◆ **Information provided**:
┄┄┄┄┄┄

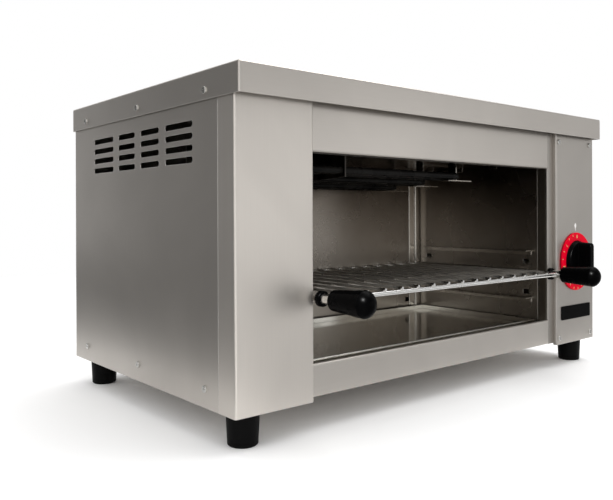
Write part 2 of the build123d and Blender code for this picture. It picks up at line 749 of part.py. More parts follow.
wire_z = rack_z + rack_bar_radius + wire_radius - weld_sink
wire_pitch = (rack_right - rack_left) / (wire_count + 1)
with BuildPart() as rack_cross_wires:
    for number in range(wire_count):
        x = rack_left + (number + 1) * wire_pitch
        bar_along_y(x, wire_z, rack_front_y - wire_past_bar, rack_rear_y + wire_past_bar, wire_radius)
rack_cross_wires.part.label = "rack_cross_wires"
export_step(rack_cross_wires.part, "parts/rack_cross_wires.step")

# ---------------------------------------------------------------- handles
rod_steps = [(0, rod_rear_reach), (rod_radius, rod_rear_reach), (rod_radius, ferrule_start),
             (ferrule_radius, ferrule_start + ferrule_radius - rod_radius),
             (ferrule_radius, grip_start + rod_in_grip), (0, grip_start + rod_in_grip)]
grip_tip = grip_start + grip_length
for side, x in (("left", rack_left), ("right", rack_right)):
    # distance from the axis is the sketch's x, reach in front of the cabinet its y
    profile = Plane(origin=(x, front_y, rack_z), x_dir=(1, 0, 0), z_dir=(0, 0, -1))
    axis = Axis((x, front_y, rack_z), (0, -1, 0))

    with BuildPart() as handle_rod:
        with BuildSketch(profile):
            with BuildLine():
                Polyline(*rod_steps, close=True)
            make_face()
        revolve(axis=axis)
    handle_rod.part.label = f"handle_rod_{side}"
    export_step(handle_rod.part, f"parts/handle_rod_{side}.step")

    with BuildPart() as handle_collar:
        collar_front_y = front_y - collar_start - collar_length
        bar_along_y(x, rack_z, collar_front_y, front_y - collar_start, collar_radius)
        fillet(handle_collar.edges().filter_by(GeomType.CIRCLE).group_by(Axis.Y)[0], collar_round)
        bar_along_y(x, rack_z, collar_front_y, front_y - collar_start, rod_radius + slip_fit, Mode.SUBTRACT)
    handle_collar.part.label = f"handle_collar_{side}"
    export_step(handle_collar.part, f"parts/handle_collar_{side}.step")

    with BuildPart() as handle_grip:
        with BuildSketch(profile):
            with BuildLine():
                Line((0, grip_start), (grip_rear_radius, grip_start))
                Line((grip_rear_radius, grip_start), (grip_front_radius, grip_tip - grip_dome))
                TangentArc((0, grip_tip), (grip_front_radius, grip_tip - grip_dome), tangent=(1, 0))
                Line((0, grip_tip), (0, grip_start))
            make_face()
        revolve(axis=axis)
        fillet(handle_grip.edges().sort_by(Axis.Y)[-1], grip_rear_round)
        bar_along_y(x, rack_z, front_y - grip_start - rod_in_grip, front_y - grip_start + sheet,
                    ferrule_radius + slip_fit, Mode.SUBTRACT)
    handle_grip.part.label = f"handle_grip_{side}"
    export_step(handle_grip.part, f"parts/handle_grip_{side}.step")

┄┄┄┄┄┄

Extract the complete data, matching each line exactly.

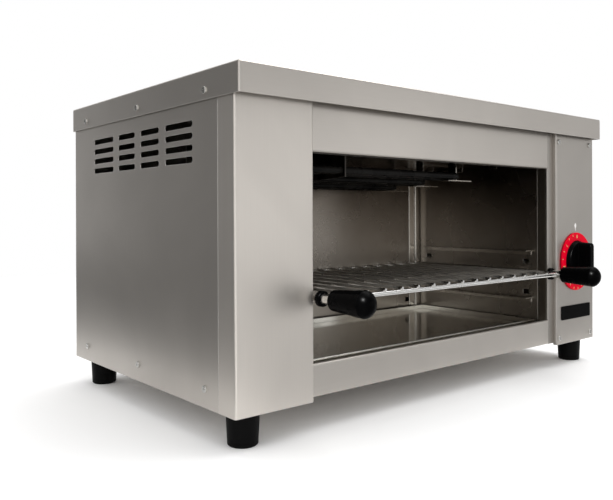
Write part 2 of the build123d and Blender code for this picture. It picks up at line 749 of part.py. More parts follow.
wire_z = rack_z + rack_bar_radius + wire_radius - weld_sink
wire_pitch = (rack_right - rack_left) / (wire_count + 1)
with BuildPart() as rack_cross_wires:
    for number in range(wire_count):
        x = rack_left + (number + 1) * wire_pitch
        bar_along_y(x, wire_z, rack_front_y - wire_past_bar, rack_rear_y + wire_past_bar, wire_radius)
rack_cross_wires.part.label = "rack_cross_wires"
export_step(rack_cross_wires.part, "parts/rack_cross_wires.step")

# ---------------------------------------------------------------- handles
rod_steps = [(0, rod_rear_reach), (rod_radius, rod_rear_reach), (rod_radius, ferrule_start),
             (ferrule_radius, ferrule_start + ferrule_radius - rod_radius),
             (ferrule_radius, grip_start + rod_in_grip), (0, grip_start + rod_in_grip)]
grip_tip = grip_start + grip_length
for side, x in (("left", rack_left), ("right", rack_right)):
    # distance from the axis is the sketch's x, reach in front of the cabinet its y
    profile = Plane(origin=(x, front_y, rack_z), x_dir=(1, 0, 0), z_dir=(0, 0, -1))
    axis = Axis((x, front_y, rack_z), (0, -1, 0))

    with BuildPart() as handle_rod:
        with BuildSketch(profile):
            with BuildLine():
                Polyline(*rod_steps, close=True)
            make_face()
        revolve(axis=axis)
    handle_rod.part.label = f"handle_rod_{side}"
    export_step(handle_rod.part, f"parts/handle_rod_{side}.step")

    with BuildPart() as handle_collar:
        collar_front_y = front_y - collar_start - collar_length
        bar_along_y(x, rack_z, collar_front_y, front_y - collar_start, collar_radius)
        fillet(handle_collar.edges().filter_by(GeomType.CIRCLE).group_by(Axis.Y)[0], collar_round)
        bar_along_y(x, rack_z, collar_front_y, front_y - collar_start, rod_radius + slip_fit, Mode.SUBTRACT)
    handle_collar.part.label = f"handle_collar_{side}"
    export_step(handle_collar.part, f"parts/handle_collar_{side}.step")

    with BuildPart() as handle_grip:
        with BuildSketch(profile):
            with BuildLine():
                Line((0, grip_start), (grip_rear_radius, grip_start))
                Line((grip_rear_radius, grip_start), (grip_front_radius, grip_tip - grip_dome))
                TangentArc((0, grip_tip), (grip_front_radius, grip_tip - grip_dome), tangent=(1, 0))
                Line((0, grip_tip), (0, grip_start))
            make_face()
        revolve(axis=axis)
        fillet(handle_grip.edges().sort_by(Axis.Y)[-1], grip_rear_round)
        bar_along_y(x, rack_z, front_y - grip_start - rod_in_grip, front_y - grip_start + sheet,
                    ferrule_radius + slip_fit, Mode.SUBTRACT)
    handle_grip.part.label = f"handle_grip_{side}"
    export_step(handle_grip.part, f"parts/handle_grip_{side}.step")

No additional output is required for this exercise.